弥勒菩薩と三柱鳥居
今週の初め、京都に出張したついでに、ちょっと気になるところがあったので、2時間ほどいただいて訪れました。太秦(うずまさ)は、名前だけは聞いたことがあるかも知れません。東映太秦映画村がむしろ有名です。その太秦に廣隆寺(こうりゅうじ)があります。一般的には広隆寺と書かれます。太秦という漢字の読みが、どうして、「うずまさ」なのか聞いたことはありますか?これには諸説あります。ヘブライ語であるという都市伝説?もあります。中国では、太秦(だいしん)はローマ帝国を意味します。また、景教(けいきょう)は大秦景教のことで、中国ではキリスト教ネストリウス派を指します。さらにはそのネストリウス派の起源は、前722年にアッシリアにより滅ぼされた北イスラエル王国の十部族の一つであるとする都市伝説?もあります。廣隆寺は渡来人である秦氏の一人、秦河勝が聖徳太子の命により建立した寺であるとされています。秦河勝は聖徳太子の側近であったとされています。その秦氏がネストリウス派の流れを汲んでいるという都市伝説?や、秦が滅んで始皇帝の末裔が、朝鮮半島南端に辰韓(しんかん)という国を造ったが、紀元356年に新羅により滅ぼされ、日本に亡命してきた渡来人の一つが秦氏であるとか、いろんな説があり、想像をかき立てられる時代です。
ただし、私が興味があったのは、聖徳太子から賜って御本尊とした、弥勒菩薩(みろくぼさつ)でした。この名前も聞いたことはあるかもしれません。正式名は弥勒菩薩半跏思惟像(みろくぼさつはんかしゅいぞう)です。そこで、その御本尊を拝見しようと、嵐山電鉄、通称、嵐電(らんでん)に四条大宮から乗って、太秦広隆寺駅で降りました。廣隆寺は駅のすぐそばにありました。もう10年以上前に、京都の金閣寺を拝観した際に、京都はすでに日本ではないと思ってしまい、神社・お寺を見る興味も失せていたのですが、廣隆寺は外国人観光客の興味対象外らしく、外国人は一人もおらず、拝観者も疎らでした。拝観料800円を支払って、中に入ったところ、境内にはいくつかの建物があり、苔むした庭園もありました。
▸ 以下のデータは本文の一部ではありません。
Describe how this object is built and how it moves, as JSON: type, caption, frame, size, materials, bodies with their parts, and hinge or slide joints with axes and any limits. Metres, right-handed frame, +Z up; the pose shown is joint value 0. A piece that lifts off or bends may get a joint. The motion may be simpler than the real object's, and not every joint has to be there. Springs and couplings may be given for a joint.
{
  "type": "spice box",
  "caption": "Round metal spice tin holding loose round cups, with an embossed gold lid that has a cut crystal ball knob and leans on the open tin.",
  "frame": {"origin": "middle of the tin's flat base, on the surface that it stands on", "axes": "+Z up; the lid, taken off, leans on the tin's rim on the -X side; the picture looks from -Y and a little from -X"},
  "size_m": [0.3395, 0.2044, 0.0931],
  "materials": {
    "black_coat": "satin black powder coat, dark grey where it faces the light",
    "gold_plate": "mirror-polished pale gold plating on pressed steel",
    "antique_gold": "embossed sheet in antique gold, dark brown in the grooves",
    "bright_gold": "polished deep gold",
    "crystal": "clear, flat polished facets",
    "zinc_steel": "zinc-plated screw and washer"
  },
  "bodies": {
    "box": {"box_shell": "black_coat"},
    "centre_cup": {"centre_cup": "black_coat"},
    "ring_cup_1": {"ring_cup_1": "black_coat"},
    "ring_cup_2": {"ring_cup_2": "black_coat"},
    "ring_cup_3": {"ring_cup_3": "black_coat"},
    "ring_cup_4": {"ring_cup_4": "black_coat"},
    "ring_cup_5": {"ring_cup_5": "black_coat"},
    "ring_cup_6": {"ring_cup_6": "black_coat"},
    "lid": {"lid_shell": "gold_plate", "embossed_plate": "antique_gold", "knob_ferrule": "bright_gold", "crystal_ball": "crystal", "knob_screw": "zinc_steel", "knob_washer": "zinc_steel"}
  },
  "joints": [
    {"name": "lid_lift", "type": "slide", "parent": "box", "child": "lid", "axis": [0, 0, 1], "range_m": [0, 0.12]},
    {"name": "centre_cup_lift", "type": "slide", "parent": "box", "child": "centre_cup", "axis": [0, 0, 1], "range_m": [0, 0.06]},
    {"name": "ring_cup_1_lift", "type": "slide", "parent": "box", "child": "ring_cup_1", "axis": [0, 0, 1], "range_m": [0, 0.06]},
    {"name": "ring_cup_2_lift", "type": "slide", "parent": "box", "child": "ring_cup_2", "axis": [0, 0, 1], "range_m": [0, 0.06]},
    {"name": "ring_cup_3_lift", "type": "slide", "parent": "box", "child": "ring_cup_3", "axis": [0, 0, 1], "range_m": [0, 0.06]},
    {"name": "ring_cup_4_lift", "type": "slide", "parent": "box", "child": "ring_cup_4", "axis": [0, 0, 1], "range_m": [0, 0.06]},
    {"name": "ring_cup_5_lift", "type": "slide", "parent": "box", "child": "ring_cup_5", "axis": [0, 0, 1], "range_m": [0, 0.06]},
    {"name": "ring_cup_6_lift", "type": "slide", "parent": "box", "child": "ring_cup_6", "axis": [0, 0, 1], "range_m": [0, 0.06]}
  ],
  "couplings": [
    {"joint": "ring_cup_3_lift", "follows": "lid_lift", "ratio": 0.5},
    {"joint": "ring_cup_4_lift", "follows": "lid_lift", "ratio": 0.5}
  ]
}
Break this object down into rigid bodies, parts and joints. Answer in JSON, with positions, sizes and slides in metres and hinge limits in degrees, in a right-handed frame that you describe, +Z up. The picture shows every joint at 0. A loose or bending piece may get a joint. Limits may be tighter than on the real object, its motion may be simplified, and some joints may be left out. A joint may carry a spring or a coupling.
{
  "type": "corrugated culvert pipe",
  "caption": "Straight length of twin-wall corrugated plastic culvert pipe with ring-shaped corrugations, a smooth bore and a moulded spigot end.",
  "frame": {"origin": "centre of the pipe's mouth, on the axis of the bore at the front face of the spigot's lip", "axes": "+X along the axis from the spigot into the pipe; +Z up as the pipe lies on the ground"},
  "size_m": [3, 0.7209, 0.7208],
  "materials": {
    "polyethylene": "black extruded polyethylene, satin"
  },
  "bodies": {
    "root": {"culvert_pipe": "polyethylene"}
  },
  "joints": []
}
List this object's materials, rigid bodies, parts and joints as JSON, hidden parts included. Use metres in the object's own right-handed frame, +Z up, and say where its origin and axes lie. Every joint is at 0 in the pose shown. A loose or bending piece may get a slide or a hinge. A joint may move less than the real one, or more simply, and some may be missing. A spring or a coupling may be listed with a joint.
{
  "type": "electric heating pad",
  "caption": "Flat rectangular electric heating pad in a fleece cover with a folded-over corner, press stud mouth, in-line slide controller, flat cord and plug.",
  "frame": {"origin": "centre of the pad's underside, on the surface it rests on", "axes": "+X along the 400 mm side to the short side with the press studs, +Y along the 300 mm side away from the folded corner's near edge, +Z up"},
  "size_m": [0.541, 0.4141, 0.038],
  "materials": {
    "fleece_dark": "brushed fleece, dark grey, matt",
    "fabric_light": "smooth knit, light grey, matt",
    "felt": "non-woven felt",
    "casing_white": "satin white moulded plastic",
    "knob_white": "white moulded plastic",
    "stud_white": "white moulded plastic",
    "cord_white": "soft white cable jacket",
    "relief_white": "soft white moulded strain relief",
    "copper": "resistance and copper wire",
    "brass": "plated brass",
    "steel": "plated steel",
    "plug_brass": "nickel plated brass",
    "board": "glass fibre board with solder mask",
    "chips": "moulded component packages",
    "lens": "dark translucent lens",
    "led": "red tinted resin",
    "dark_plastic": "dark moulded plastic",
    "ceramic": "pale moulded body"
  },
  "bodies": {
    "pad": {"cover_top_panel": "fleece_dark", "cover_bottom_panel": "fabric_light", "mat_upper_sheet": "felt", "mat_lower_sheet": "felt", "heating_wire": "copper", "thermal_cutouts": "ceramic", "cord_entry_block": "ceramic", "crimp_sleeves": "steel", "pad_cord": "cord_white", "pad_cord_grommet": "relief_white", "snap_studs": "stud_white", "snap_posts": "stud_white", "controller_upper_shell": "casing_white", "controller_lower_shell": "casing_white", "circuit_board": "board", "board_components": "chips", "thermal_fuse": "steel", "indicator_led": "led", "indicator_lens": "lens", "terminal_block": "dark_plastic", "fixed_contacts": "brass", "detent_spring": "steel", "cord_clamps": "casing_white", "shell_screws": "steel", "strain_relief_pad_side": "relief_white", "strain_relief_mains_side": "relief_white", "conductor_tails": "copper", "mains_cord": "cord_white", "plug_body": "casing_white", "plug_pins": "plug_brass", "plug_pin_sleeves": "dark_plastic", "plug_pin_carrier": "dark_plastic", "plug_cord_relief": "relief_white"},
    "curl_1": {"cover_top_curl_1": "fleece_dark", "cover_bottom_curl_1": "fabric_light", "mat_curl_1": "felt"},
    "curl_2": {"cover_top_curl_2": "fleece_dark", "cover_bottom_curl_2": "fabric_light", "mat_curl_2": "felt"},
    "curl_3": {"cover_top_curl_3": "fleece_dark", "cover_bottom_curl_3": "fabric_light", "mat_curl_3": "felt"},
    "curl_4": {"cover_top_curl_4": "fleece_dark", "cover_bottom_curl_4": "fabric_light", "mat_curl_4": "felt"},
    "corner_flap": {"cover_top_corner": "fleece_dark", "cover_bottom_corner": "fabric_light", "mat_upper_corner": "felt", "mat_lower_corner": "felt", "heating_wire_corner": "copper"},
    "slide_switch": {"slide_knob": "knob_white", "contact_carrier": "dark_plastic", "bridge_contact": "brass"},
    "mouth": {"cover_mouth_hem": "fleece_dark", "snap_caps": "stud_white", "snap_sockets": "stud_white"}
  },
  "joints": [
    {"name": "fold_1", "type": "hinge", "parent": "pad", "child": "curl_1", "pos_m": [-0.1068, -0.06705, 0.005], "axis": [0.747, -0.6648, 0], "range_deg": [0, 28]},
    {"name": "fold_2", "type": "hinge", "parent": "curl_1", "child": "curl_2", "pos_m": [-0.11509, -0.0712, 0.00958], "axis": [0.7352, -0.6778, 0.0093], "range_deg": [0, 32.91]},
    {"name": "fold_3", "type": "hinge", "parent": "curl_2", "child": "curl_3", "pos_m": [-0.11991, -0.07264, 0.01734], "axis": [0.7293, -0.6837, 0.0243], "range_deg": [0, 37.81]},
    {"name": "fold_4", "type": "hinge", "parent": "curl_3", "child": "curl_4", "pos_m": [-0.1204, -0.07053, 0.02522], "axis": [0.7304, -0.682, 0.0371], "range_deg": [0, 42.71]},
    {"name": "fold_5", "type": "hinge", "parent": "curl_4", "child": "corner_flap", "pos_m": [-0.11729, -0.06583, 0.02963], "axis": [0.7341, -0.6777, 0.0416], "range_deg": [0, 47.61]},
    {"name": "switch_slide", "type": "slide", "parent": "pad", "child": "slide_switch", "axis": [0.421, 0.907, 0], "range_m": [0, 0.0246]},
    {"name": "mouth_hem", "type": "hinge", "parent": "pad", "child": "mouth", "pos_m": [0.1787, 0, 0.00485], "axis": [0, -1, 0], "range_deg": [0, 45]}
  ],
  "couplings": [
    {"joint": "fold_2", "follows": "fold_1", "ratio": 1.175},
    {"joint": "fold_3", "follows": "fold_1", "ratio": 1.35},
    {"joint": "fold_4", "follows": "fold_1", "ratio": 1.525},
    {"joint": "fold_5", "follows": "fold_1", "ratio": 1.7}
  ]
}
今年は紅葉が遅れているようで、庭園も綺麗に紅葉していたので写真を1枚撮りました。新霊宝殿という建物の中に、弥勒菩薩は鎮座しておりました。あいにく、写真撮影は不可でしたので、写真はありませんが、ネットで検索すればすぐ見れます。見てみて感じるとは思いますが、知られている一般的な菩薩像とは異質のオーラを漂わせていました。
廣隆寺は、平安京ができる遙か昔である推古天皇11年(603年)の飛鳥時代に建立されたお寺だそうです。渡来人らによって大陸から始めて仏教が伝来されて来たことで、すでにあった神道との摩擦などで、神道派の物部氏と仏教派の蘇我氏が対立していた時代でもありました。そんな中で、聖徳太子は新しい宗教を受け入れて、神仏習合を唱えたのかもしれません。ただし、ここではそれを探求はしませんので、興味のある方は自分で探索してみてください。新霊宝殿には他にも、大きな千手観音や他の菩薩像などがたくさん保管されており、目の前で見ることができました。弥勒菩薩もそうですが、当時、仏像は木造でした。アカマツの木彫像に漆を塗って、その上を金箔で覆っていたようです。
さて、廣隆寺の近くには、秦氏に由来の神社がもう一つあります。その神社の謂れも諸説あるようですが、都市伝説界隈では有名な神社です。木嶋坐天照御魂神社(このしまにますあまてるみたまじんじゃ)という神社で、通称、木嶋神社とか蚕ノ社(かいこのやしろ)と呼ばれているそうです。蚕からは絹が作られますが、養蚕の技術も渡来人が持ち込んだとも謂われています。神社の鳥居といえば、二柱が常識ですが、ここには三柱の珍しい鳥居は保存されています。神社の入口の鳥居は普通の二柱の鳥居です。鳥居をくぐって奥に行くと、本殿があります。その左側に一段下がった池の掘跡のようなところがあり、そこの奥の立ち入りできないところにひっそりを立っていました。三柱の中心にある組石は、本殿ご祭神の神座であることや、こちらもキリスト教ネストリウス派と関係があるという謂れなどが、神社内にある由緒が記された看板にも書かれていました。こちらの神社も観光客はほとんどおらず、ひっそりとしていました。入館料は要りませんでした。
百聞は一見に如かず、ということで、京都ではもう数少なくなってしまった、落ち付いた雰囲気で本来の京都?が感じられる廣隆寺と木嶋坐天照御魂神社でした。俗に言う穴場スポットかと。